Exercise goal
Copy only this: the line containing "Model this object", the line containing "spine_height = 80", and every line between them, exactly as written.

[begin Record extracts]

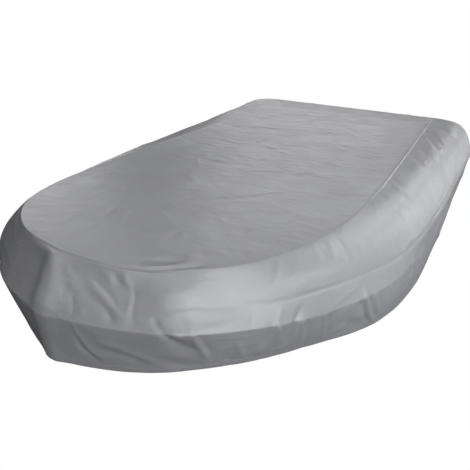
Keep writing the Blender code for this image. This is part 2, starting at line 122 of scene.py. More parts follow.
# ---- Mesh density ----
# stretches of the side panel, by length from the bow seam, and the spacing of its columns
COLUMN_SPACING = (
    (-2.8916, -2.4216, 0.020), (-2.4216, -2.3744, 0.0022), (-2.3744, -0.600, 0.022),
    (-0.600, -0.060, 0.009), (-0.060, 0.900, 0.0045), (0.900, 2.3744, 0.0068),
    (2.3744, 2.4216, 0.0018), (2.4216, 2.8916, 0.020))
# distances from the seam of the rows beside it, on both panels
NEAR_SEAM = (0.0, 0.0015, 0.003, 0.0045, 0.006, 0.0075, 0.009, 0.0105, 0.013, 0.018)
NEAR_SEAM_SHARE = 0.9  # share of the room above the first line that they may take
NEAR_SEAM_SEARCH = 60  # lines read to find them
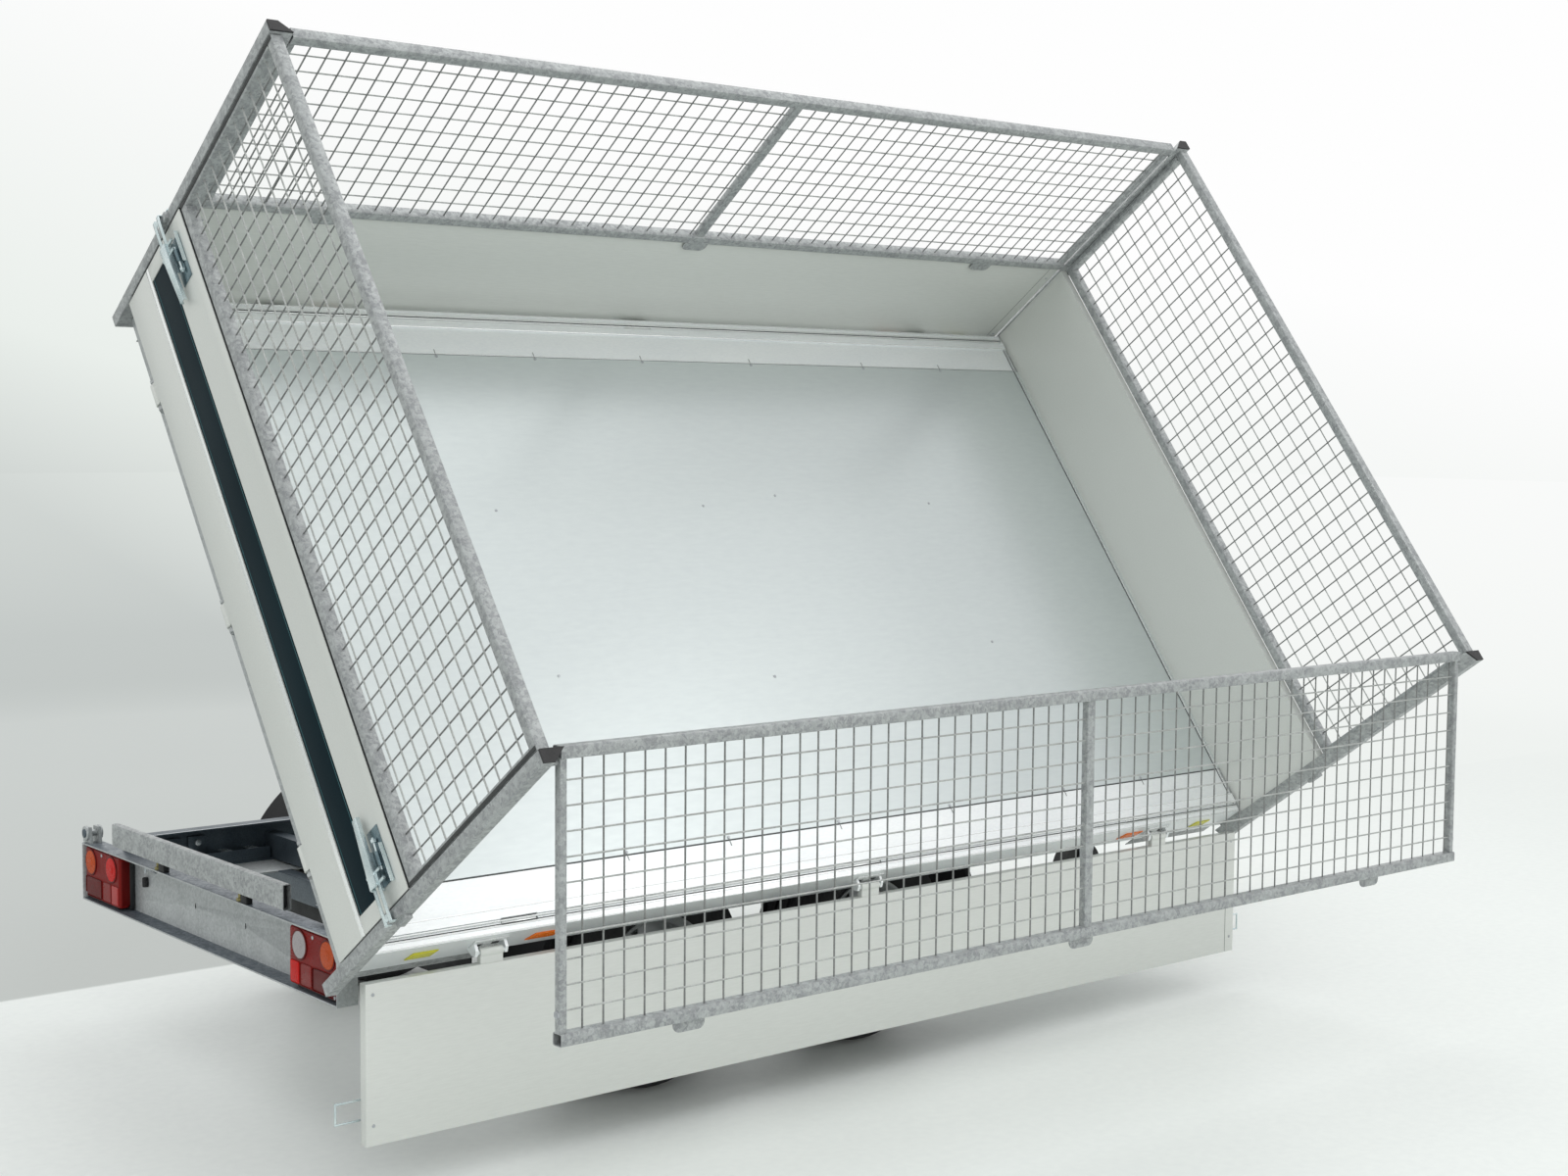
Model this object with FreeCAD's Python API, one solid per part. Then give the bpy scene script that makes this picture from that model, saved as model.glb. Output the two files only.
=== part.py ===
import FreeCAD, Part
import math
import os

V = FreeCAD.Vector
X_WAY, Y_WAY, Z_WAY = V(1, 0, 0), V(0, 1, 0), V(0, 0, 1)

# A tandem-axle three-way tipping trailer with mesh side extensions, its bed tipped to the right.
# Sizes are in millimetres and degrees. X runs forward from the back of the bed, Y to the left of the
# centre line and Z up from the ground. At the end everything moves so that the towing ball is the origin.

# Bed
bed_length = 3110
bed_width = 1880
tip_angle = 54
pivot_inset = 205
pivot_drop = 240
frame_depth = 90
frame_wall = 4
floor_sheet = 3
floor_strip = 180
floor_joint = 3
cross_tube = 60
cross_tube_wall = 3
cross_tube_count = 6
spine_width = 50
spine_height = 80

# Corner posts: a folded section, wide towards the bed and cut off at 45 degrees outside
post_depth = 30
post_back = 57
post_wall = 3
post_height = 950
post_foot = 40
post_socket = 120
cap_height = 5

# Panels round the load
panel_thick = 25
panel_top = 345
panel_bottom = -20
panel_gap = 5
hinge_inset = 14
hinge_drop = 45
hinge_pin = 6
ear_wall = 8
ear_rise = 14
ear_waist = 12
ear_nose = 9
ear_drop = 20
edge_foot = 40
edge_band_out = 34
edge_band_in = 60
edge_band_rise = 5
edge_setback = 4
hinge_width = 80
hinge_rear = 390
hinge_front = 410
front_wall_inset = 25
band_bottom = 120
band_top = 222
band_depth = 4
ridge_bottom = 105
ridge_width = 7
ridge_depth = 2

# Over-centre latches at the ends of the panels, with catches on the corner posts
latch_rise = 232
latch_height = 80
latch_length = 165
latch_inset = 8
latch_plate = 3
latch_lever = 38
tail_latch_depth = 26
side_latch_depth = 12
catch_width = 18
catch_depth = 9
catch_height = 44
lash_rear = 464
lash_middle = 15
lash_front = 510
lash_length = 100
lash_width = 16
lash_inset = 62

# Mesh extensions
mesh_tube = 30
mesh_tube_wall = 2
mesh_pitch = 50
mesh_wire = 4
mesh_layer_gap = 0.4
mesh_bottom_gap = 6
mesh_top_gap = 12
mesh_inset = 3
mesh_pivot_drop = 46
mesh_swing_gap = 4
mid_stile = 38
mesh_pin = 5
mesh_pin_hole = 5.3
mesh_pin_reach = 12
mesh_pin_end_gap = 1

# Chassis
seat_rise = 27
beam_height = 161
beam_flange = 54
beam_wall = 4
rear_beam_setback = 139
front_beam_setback = 150
rail_flange = 50
rail_step = 37
rail_height = 110
rail_wall = 4
cross_height = 70
cross_depth = 40
cross_spacing = 400
rest_bar_length = 1046
rest_bar_depth = 30
rest_bar_height = 64
rest_bar_lift = 22
plate_hole_spacing = 290
plate_hole_radius = 3.5
plate_hole_rise = 81
plate_hole_offset = -29
lamp_width = 245
lamp_depth = 46
pivot_pin = 10
pivot_eye = 19
leg_thick = 12
leg_width = 90
seat_gap = 3
seat_wall = 8
seat_setback = 27

# Axles and wheels
axle_back = 515
axle_spacing = 725
tyre_radius = 290
tyre_width = 185
wheel_overhang = 50
tyre_gap = 15
tyre_shoulder = 22
tyre_height = 110
rim_radius = 168
rim_wall = 4
rim_well = 18
bead_inset = 12
disc_offset = 15
disc_flat = 85
disc_dish = 20
disc_crown = 105
hub_radius = 42
drum_radius = 120
drum_depth = 55
stud_circle = 56
stud_count = 5
nut_radius = 10
vent_circle = 127
vent_radius = 12
vent_count = 5
hub_height = 45
stud_height = 24
bore_depth = 20
spindle_gap = 1
arm_reach = 150
arm_thick = 24
axle_tube = 76
axle_tube_wall = 6
spindle_radius = 18
guard_clear = 105
guard_overhang = 15
bed_clearance = 10
guard_wall = 3
guard_lip = 18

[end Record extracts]

Result for this exercise
Model this object with FreeCAD's Python API, one solid per part. Then give the bpy scene script that makes this picture from that model, saved as model.glb. Output the two files only.
=== part.py ===
import FreeCAD, Part
import math
import os

V = FreeCAD.Vector
X_WAY, Y_WAY, Z_WAY = V(1, 0, 0), V(0, 1, 0), V(0, 0, 1)

# A tandem-axle three-way tipping trailer with mesh side extensions, its bed tipped to the right.
# Sizes are in millimetres and degrees. X runs forward from the back of the bed, Y to the left of the
# centre line and Z up from the ground. At the end everything moves so that the towing ball is the origin.

# Bed
bed_length = 3110
bed_width = 1880
tip_angle = 54
pivot_inset = 205
pivot_drop = 240
frame_depth = 90
frame_wall = 4
floor_sheet = 3
floor_strip = 180
floor_joint = 3
cross_tube = 60
cross_tube_wall = 3
cross_tube_count = 6
spine_width = 50
spine_height = 80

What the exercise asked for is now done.